Appreciate growth as spring starts

Cheryl-Anne Millsap The Spokesman-Review

I don’t know what’s going on in your garden, but mine thinks it’s spring. Tender green shoots are pushing up through the mulch and carpet of last autumn’s leaves. Tiny leaf buds are forming on the shrubs and trees.

I worry about them. It’s still too early and they are much too young. The ground below is still frozen and bad weather could return any day. I’m afraid they aren’t strong enough, but there is only so much I can do.

To borrow a line from Kermit the Frog: It’s not easy being green. Green is new and fresh and soft. Green is young. Green is temporary.

Think about a leaf. Young leaves are green. They unfurl out of tight buds and open into soft supple foliage. As long as they continue to take sunlight and change it into food and fuel, they are green. But as they mature, brilliant scarlet and gold – the leaves’ true colors – are revealed. And, ultimately, it is the leaves in full flush that we remember as beautiful.

Years ago, I attended a conference on aging and listened to a geriatric specialist – an expert on the care of older people – speak. When asked about the best way to manage aging parents, strong individuals whose personalities remain vibrant even as their bodies weaken, she reminded her audience that physical aging doesn’t diminish the qualities that make us unique. In fact it’s quite the opposite. Growing old refines and distills us. “When we get older we are exactly who we always were, only more so,” she said. It took a few years, but now I think I understand what she meant.

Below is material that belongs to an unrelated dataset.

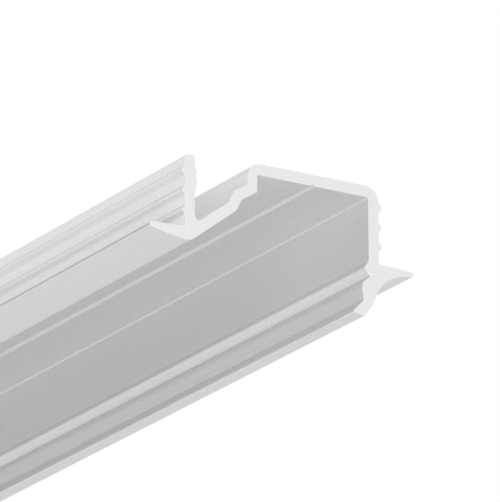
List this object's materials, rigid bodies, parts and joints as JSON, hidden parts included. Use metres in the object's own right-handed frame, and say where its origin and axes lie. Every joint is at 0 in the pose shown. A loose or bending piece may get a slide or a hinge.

I am of a certain age. That means I can look back at more years than I probably have ahead of me. I’m not so green anymore. But that’s OK. I’m stronger for it.

In some profound ways I was a late bloomer. My private joke is that I didn’t get a real backbone until I was 40. It came in a package with drug store reading glasses, silver streaks in my dark hair and a body that looks like a candle in a hot oven.

I’m not the shy girl, or eager-to-please young woman I was, but I am still the person who lived inside the girl and young woman. Like a leaf on a tree, as I get older more of the real me is exposed. I am who I have always been, only more so.

Now, with three daughters and a son who are like those tender plants and buds outside that flirt recklessly with the early thaw, it’s hard not to worry about them. They are still so young.

I’d like to protect my children from what is ahead, but I know that if I don’t let them turn their faces to the sun and push themselves out of the darkness, if I don’t let them grow their own strong roots, or decide when it is time to let go, I will make them too soft to survive.

The days are getting longer and warmer. Suddenly, everything is sweet, and soft and green. Except me. My true colors are beginning to show and there’s no going back.

I don’t mind. I’ve had my spring.

Now I want to be one of those tough, curled, and colorful leaves that cling to the tree until the last possible moment knowing that when I fall, nearsighted eyes, crow’s feet, extra pounds and all, I will have made it to the place where I am real.